In a second embodiment of the invention, the conductor 2 can be of the same material as the first conductor 1 and is similar to this. Such conductors can be advantageously produced by a method as described in DE-B-1 250 026. Each of the conductors 1 and 2 has a layer 3 of insulating material, for example extruded and cross-linked polyethylene.

The two insulated conductors are completely or partially enclosed by a layer 4 of metal wires, each layer 4 being enclosed by an extruded layer 5 of semiconductor polymer material, for example polyethylene with some carbon black. Both layers 4 and 5 serve as an earth wire and shield. The layer 5 can also be a metallic composition.

An extruded sheath 6 of thermoplastic material, for example polyvinyl chloride or polyethylene, encloses the layer 5. Figure 2 shows an end of the heating cable opposite to the end which will be connected to an electric power source. To prepare this end, first the jacket 6 and the layer 5 are removed from the end and the ground wires 4 are shorted in. The insulation layer 3 is then removed from the conductors 1 and 2. Each of the conductors 1 and 2 consists of high resistance material and has end parts 1c and 2c of highly conductive material. The end parts lc and 2c are electrically connected at ld, 2d.

The end parts 1c and 2c are connected by soldering or welding, or with a crimp connection in a known way for connecting cables. Then a first jacket 7 of insulating material is pushed onto the connection area of the conductors 1 and 2. A second jacket 8 is pushed onto the end area of the heating cable and attached to the jacket 6 for the heating cable. Both sheaths 7 and 8 can consist of thermally shrinkable material, for example cross-linked polyethylene which shrinks using a flame, in a manner known in cable technology.

In another embodiment of the invention, the covers 7 and 8 consist of molded caps of thermoplastic material, which can consist of two half-shells.

Caps 7 and 8 should be filled with insulating material, where conductors 1 and 2 can be baked in. Such materials are silicone resin, petroleum gel, etc.
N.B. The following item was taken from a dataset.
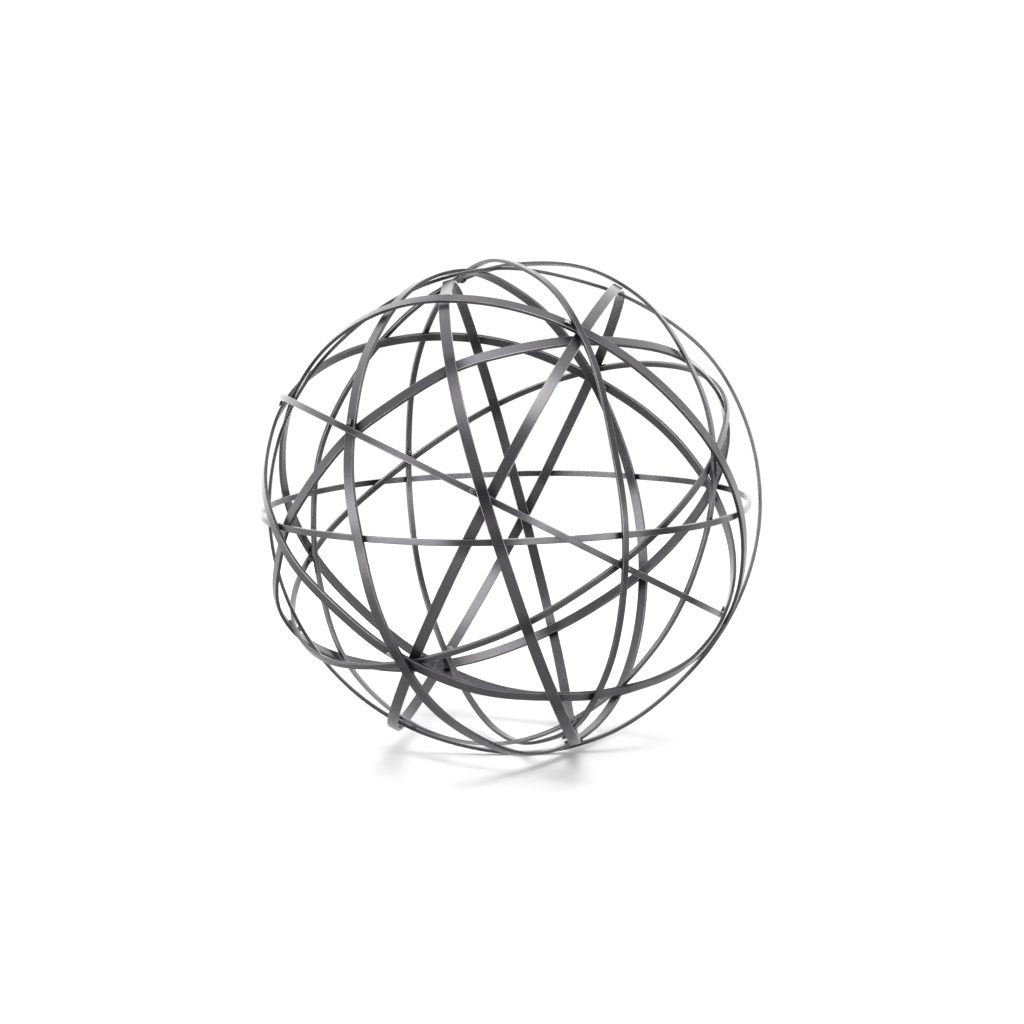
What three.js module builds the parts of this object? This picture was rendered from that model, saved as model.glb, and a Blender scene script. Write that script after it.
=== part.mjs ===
// Openwork ball of flat metal straps: twelve closed hoops, woven over and under
// one another and welded where they cross. Millimetres, +Z up, standing on z = 0.
import * as THREE from 'three';

// Driving dimensions
const BALL_RADIUS = 100; // middle of the strap, on a hoop of the usual size
const WIDE = 4.5; // strap widths
const NARROW = 2.7;
const THICKNESS = 1.4;
const CLEARANCE = 0.3; // between two straps where they cross
const STEPS = 96; // sections round one hoop

// Weave
const BEND_LENGTH = 46; // a strap eases in and out of a crossing over this length
const STEP_LENGTH = (2 * Math.PI * BALL_RADIUS) / STEPS;
const GUESSES = 4; // at where two hoops cross
const SWEEPS = 300; // of bending the straps apart
const LAYER = THICKNESS + CLEARANCE;

// Welds
const HUB_ANGLE = THREE.MathUtils.degToRad(4.5); // crossings this close share one hub
const HUB_STRAPS = 3; // a hub of fewer straps gets no weld bead of its own
const BEAD = { length: 2.2, width: 1.5, height: 0.9 };
const BEAD_GAP = 0.25; // beside the strap and under the bead
const BEAD_DETAIL = 1;

const PAINT = { color: 0x4a494d, roughness: 0.45, metalness: 0.55 };
const WELD = { color: 0x6d6b6c, roughness: 0.35, metalness: 0.8 };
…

Figures 3 and 4 show two solutions for a cold end at the end of a heating cable. In Figure 3, the first conductor 1 consists of an electrical resistance material with an end portion 1b of a high conductivity material which is welded to the end of the conductor 1 as shown at x. The second conductor 2 consists of an electrical resistance material which has an end area 2 of a material also with high conductivity. At the opposite end of the conductor 1 is a part lc of highly conductive material which is electrically connected to the conductor 1 at x. The conductor 2 has an end part 2c of highly conductive material which is welded to the conductor 2 at x. The connection of the conductors 1 and 2 is done by welding or by crimping as shown at ld and 2d.
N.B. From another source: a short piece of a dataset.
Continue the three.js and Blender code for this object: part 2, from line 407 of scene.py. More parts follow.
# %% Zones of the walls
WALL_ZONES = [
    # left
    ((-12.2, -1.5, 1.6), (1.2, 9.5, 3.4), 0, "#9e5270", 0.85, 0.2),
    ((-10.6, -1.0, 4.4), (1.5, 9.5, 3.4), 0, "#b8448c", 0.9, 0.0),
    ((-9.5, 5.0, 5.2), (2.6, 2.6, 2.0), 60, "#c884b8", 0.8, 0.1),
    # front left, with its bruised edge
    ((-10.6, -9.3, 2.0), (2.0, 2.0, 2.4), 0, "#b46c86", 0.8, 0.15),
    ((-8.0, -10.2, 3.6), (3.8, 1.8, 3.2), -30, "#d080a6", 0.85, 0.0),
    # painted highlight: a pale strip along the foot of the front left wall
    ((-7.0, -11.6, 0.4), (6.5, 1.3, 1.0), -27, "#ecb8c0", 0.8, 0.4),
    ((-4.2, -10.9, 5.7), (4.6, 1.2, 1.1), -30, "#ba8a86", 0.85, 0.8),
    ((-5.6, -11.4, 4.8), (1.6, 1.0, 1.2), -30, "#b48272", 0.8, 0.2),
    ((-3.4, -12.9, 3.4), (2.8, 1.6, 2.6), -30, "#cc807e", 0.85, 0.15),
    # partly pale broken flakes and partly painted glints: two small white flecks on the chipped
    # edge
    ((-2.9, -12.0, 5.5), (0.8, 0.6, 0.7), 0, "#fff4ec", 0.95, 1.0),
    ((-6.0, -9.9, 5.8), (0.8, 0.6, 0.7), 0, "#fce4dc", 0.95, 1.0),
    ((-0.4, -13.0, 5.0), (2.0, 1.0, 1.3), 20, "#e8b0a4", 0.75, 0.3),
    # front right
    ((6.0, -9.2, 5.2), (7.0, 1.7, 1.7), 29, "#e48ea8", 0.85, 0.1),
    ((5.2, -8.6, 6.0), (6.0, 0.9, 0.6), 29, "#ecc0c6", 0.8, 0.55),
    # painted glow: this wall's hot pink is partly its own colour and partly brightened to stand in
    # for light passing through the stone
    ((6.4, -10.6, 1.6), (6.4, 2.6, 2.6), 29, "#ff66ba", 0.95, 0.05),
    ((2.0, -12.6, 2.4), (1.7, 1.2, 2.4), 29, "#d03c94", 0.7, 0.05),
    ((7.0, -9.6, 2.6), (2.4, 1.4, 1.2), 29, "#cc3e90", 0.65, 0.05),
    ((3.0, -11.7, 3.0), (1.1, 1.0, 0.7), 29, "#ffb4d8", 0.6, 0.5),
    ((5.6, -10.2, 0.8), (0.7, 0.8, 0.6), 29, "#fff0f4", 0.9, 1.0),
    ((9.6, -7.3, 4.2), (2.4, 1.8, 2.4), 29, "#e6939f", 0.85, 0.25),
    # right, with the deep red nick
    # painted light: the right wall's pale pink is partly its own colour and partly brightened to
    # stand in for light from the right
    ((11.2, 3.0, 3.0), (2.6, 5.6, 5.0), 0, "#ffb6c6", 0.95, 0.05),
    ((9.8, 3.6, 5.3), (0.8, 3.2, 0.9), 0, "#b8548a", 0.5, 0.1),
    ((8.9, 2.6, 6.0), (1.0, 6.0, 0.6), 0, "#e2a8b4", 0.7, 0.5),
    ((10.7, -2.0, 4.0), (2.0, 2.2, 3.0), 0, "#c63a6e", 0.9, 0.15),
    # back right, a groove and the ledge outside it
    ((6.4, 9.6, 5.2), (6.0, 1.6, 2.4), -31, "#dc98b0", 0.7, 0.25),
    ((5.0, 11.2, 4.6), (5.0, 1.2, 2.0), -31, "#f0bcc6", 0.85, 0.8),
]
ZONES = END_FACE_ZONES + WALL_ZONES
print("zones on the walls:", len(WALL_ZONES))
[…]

Another solution is shown in Figure 4.

Conductor 1 is similar to the conductor in figure 3. Conductor 2 consists of highly conductive material. Both conductors 1 and 2 are electrically connected at ld, 2d. To prevent shrinkage of the insulation layer 3 of the conductors 1 and 2, the end parts lb and 2b should have a length between 1.5 and 10 m. For the same reason, the length of the parts lc and 2c should be between 0.15 and 0.5 m.

Figure 5 shows the heating cable according to the invention laid in a loop.
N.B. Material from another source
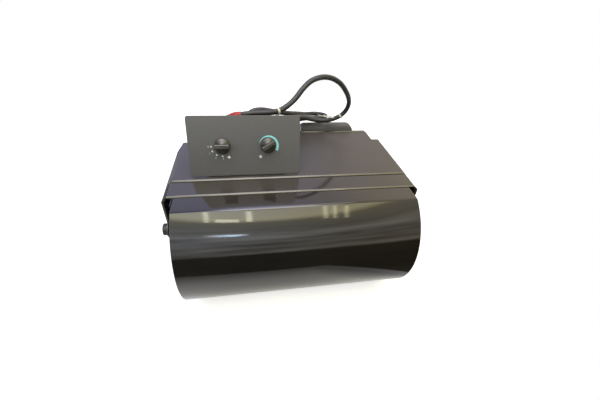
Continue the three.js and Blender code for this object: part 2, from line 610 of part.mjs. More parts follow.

The heating cable is laid out and is baked into concrete, in a known manner. The end areas 1b and 2b of the heating cable, which consist of highly conductive material, are connected to a thermostat, not shown, placed on an adjacent wall. The junction x between the resistance part (the hot part) and the highly conductive part (cold part) is baked into the concrete.

The length between the joint point and the connection to the thermostat is preferably between 1.5 m and 10 m. The end seal/connection ld, 2d, as described in Figure 2, is also baked into concrete, but can alternatively be placed in a connection box on the lower part of a wall.

Figure 6 shows an alternative solution for underfloor heating using the heating cable according to the invention. In contrast to the solution in Figure 5, the end seal is placed in a box 10 on the wall near the heated floor. This makes the end seal more accessible for inspection and/or repair.

Claims (9)

1. Heating cable comprising a first, insulated conductor (1) and a second insulated conductor (2) which are placed in a common sheath (4, 5, 6), where the first conductor (1) consists of an electrical resistance material and the second conductor (2) consists of an electrical resistance material or of a material with high conductivity and where first and second conductors (1, 2) comprise first end regions (lb, 2b) and second end regions (lc, 2c), of a material with high conductivity , and where the end regions (lc, 2c) of the first and second conductors (1, 2) are electrically interconnected. 2. Heating cable according to claim 1, characterized in that the connection (ld, 2d) of the first and second conductors (1, 2) is placed in a completely insulating cable joint. 3. Heating cable according to claim 2, characterized in that the connection (ld, 2d) is enclosed by at least two sealing caps (7, 8). 4. Heating cable according to claim 2, characterized in that the connection (ld, 2d) is enclosed by at least two heat shrink tubes. 5. Heating cable according to claim 3, characterized in that the sealing caps (7, 8) are molded thermoplastic caps. 6. Floor heating with a heating cable embedded in concrete according to one of claims 1-5, characterized in that the connection (ld, 2d) of the first and second conductors (1, 2) is placed in a box (10) attached to the wall of the room and the opposite end of the heating cable is connected to a power supply and the connection to the power supply is placed in a device which is attached to the wall of the room. 7. Floor heating according to claim 1, characterized in that the junction points where the conductors (1, 2) of high resistance material and the end areas (lb, 2b) of highly conductive material are placed in concrete. 8. Floor heating according to one of claims 6 or 7, characterized in that the length of the end areas (1b, 2b) is between 1.5 and 10 m. 9. Floor heating according to one of claims 6-8, characterized in that the length of the end part (lc, 2c) of highly conductive material is between 0.15 and 0.5 m.